SÉRGIO LIMA/FOLHA IMAGEM

PERDIDO Fiel ao passado esquerdista, Haroldo Lima diz que nem sabe onde é a Bolsa

Algumas coisas só acontecem no Brasil. Um desses episódios estranhos aconteceu na segunda-feira 14. Em meio a uma palestra no IV Seminário de Petróleo e Gás, no Rio de Janeiro, o diretor-geral da Agência Nacional do Petróleo, Haroldo Lima, anunciou que a Petrobras encontrou uma reserva gigantesca de 33 bilhões de barris na área Carioca, abaixo da camada de sal da Bacia de Santos, no que pode ser a maior descoberta feita no mundo nos últimos 30 anos. Lima fez a valiosa revelação às 11h15, em pleno horário do pregão da Bolsa de Valores de São Paulo. Antes mesmo do fim do evento, executivos presentes ao auditório da Fundação Getúlio Vargas ativaram seus celulares e difundiram as informações. O resultado não podia ser diferente: as ações da Petrobras dispararam na Bovespa e pelo mundo afora. Em São Paulo, depois de subir 9,54%, as ações ordinárias fecharam em alta de 7,67%. As preferenciais encerraram o dia com valorização de 5,62%. Em Nova York, os títulos da empresa subiram 8,26%. No meio da tarde, a Petrobras explicou que, para conhecer o real volume da descoberta, ainda será necessário furar novos poços. Mas a disparada dos preços já tinha ocorrido. Não havia mais como atenuar o impacto das declarações do presidente da ANP.

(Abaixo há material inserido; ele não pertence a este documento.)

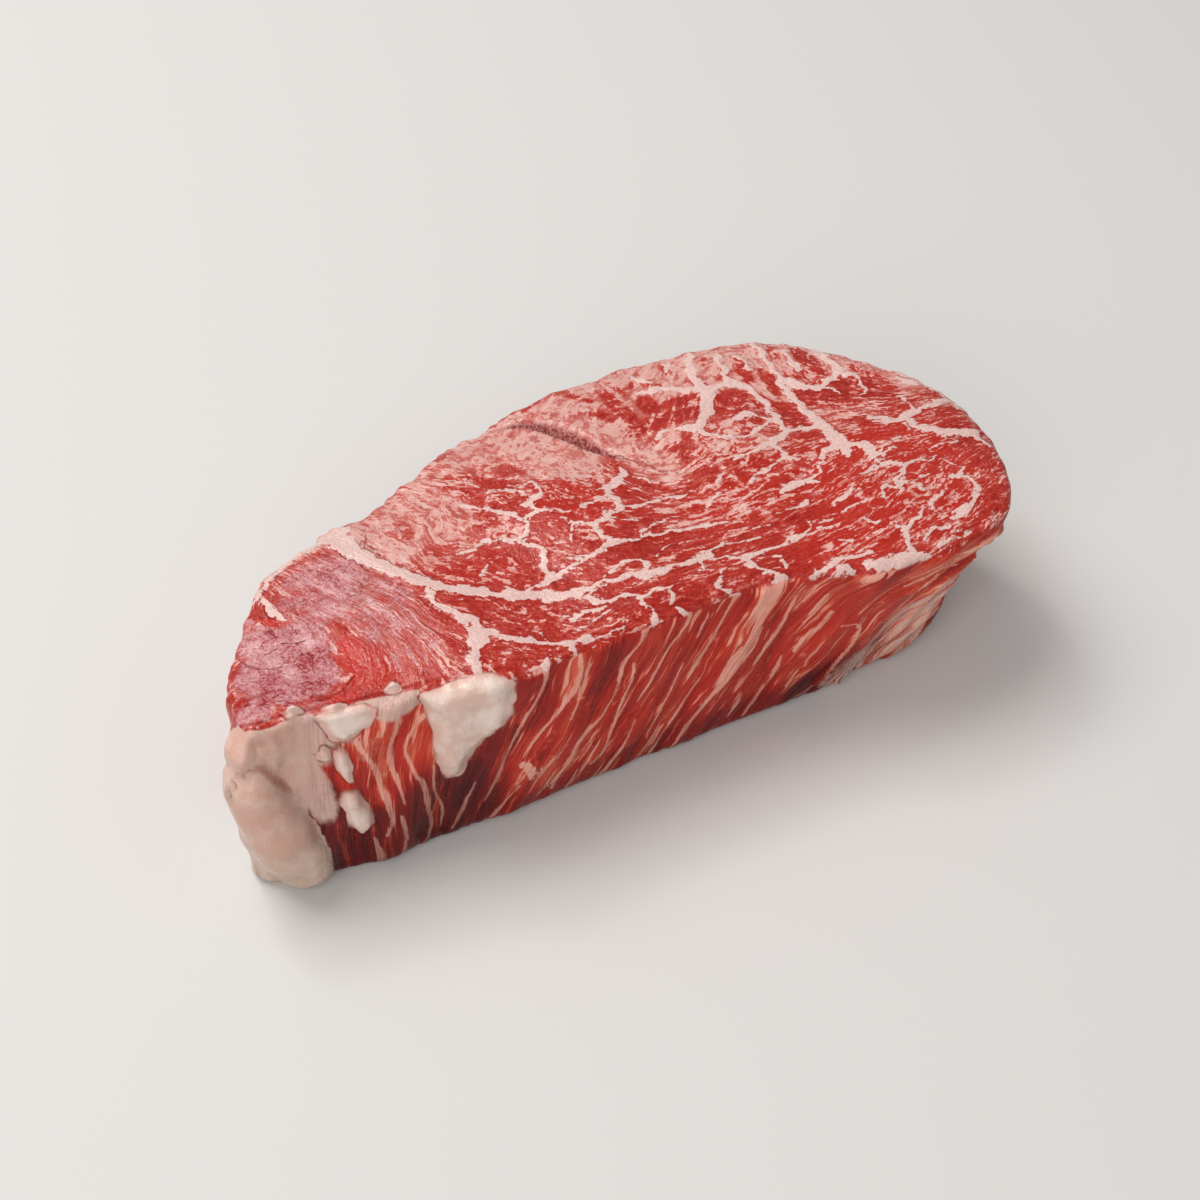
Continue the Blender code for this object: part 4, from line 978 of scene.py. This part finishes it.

Criticado pelo vazamento de informação, Lima negou-se a fazer uma autocrítica. “Sou autoridade para falar e estava falando para um público especializado. Não sou subordinado à Comissão de Valores Mobiliários”, trombeteou. Sobre a valorização artificial das ações, ele deu um show de insensatez: “Isso não é problema meu. É um problema da Bolsa de Valores. E nem sei onde fica essa Bolsa de Valores.” É isso aí. O presidente da agência que fiscaliza os negócios com petróleo no País nem sequer sabe onde fica a Bovespa, uma instituição que negocia mais de R$ 6 bilhões por dia. Cabe também a Lima organizar as bilionárias licitações de novas regiões petrolíferas. Mas seu despreparo para o exercício dessas funções ficou claro. Lima é o homem errado no lugar errado. Militante histórico do PCdoB, chegou ao cargo por pressão do então presidente da Câmara, Aldo Rebelo, seu companheiro de legenda. Perdera a eleição para o Senado pela Bahia em 2002, e ganhou a vaga na ANP como prêmio de consolação. Aos 64 anos, Lima vem dos tempos em que o PCdoB considerava o folclórico ditador albanês Enver Hoxha um modelo a seguir. A economia da Albânia, então, tinha como destaque a criação de cabras. De Hoxha para a economia de mercado e a exploração off-shore em profundidade recorde, Lima passou por uma revolução e tanto.

Diante da trapalhada de Lima, a Petrobras tomou a cautela de negar a notícia. Informou que a perfuração no bloco BMS-9, explorado pela estatal (45%), com a britânica BG (30%) e a hispanoargentina Repsol YPF (25%), ainda está num estágio que não permite avaliação definitiva. Segundo o diretor de exploração da Petrobras, Guilherme Estrela, “em três meses, talvez, a gente possa ter as primeiras condições concretas de começar a pensar em estimativa”.

Lima tem sorte. Em países nos quais a legislação do mercado de capitais é mais rígida, dificilmente ele escaparia dos rigores da agência responsável pelo bom andamento dos negócios. Nos Estados Unidos, a Securities and Exchange Comission (SEC) é draconiana e já estaria no caso, para saber se houve manipulação nos preços e prejuízos aos investidores. No Brasil, porém, a CVM é bem mais complacente e limitou-se a lamentar “a divulgação de informações sobre companhias abertas por parte de pessoas que não fazem parte de sua administração”. Prometeu analisar se existem providências a ser tomadas. Advogados especialistas em Bolsa não encararam o vazamento com o mesmo distanciamento olímpico. Afirmam que Lima pode ser processado por manipulação de mercado e também por ter causado perdas a investidores. Para o advogado Laércio Pellegrino, “pode haver lesões ao público investidor por declarações precipitadas”. O Ministério Público Federal no Rio entendeu da mesma forma e iniciou investigação para apurar se houve crime nas declarações de Lima. Trata-se da primeira fase para a instauração de um inquérito. O presidente da ANP pode até afirmar que não conhece a Bolsa de Valores, mas não pode alegar que ignora a lei.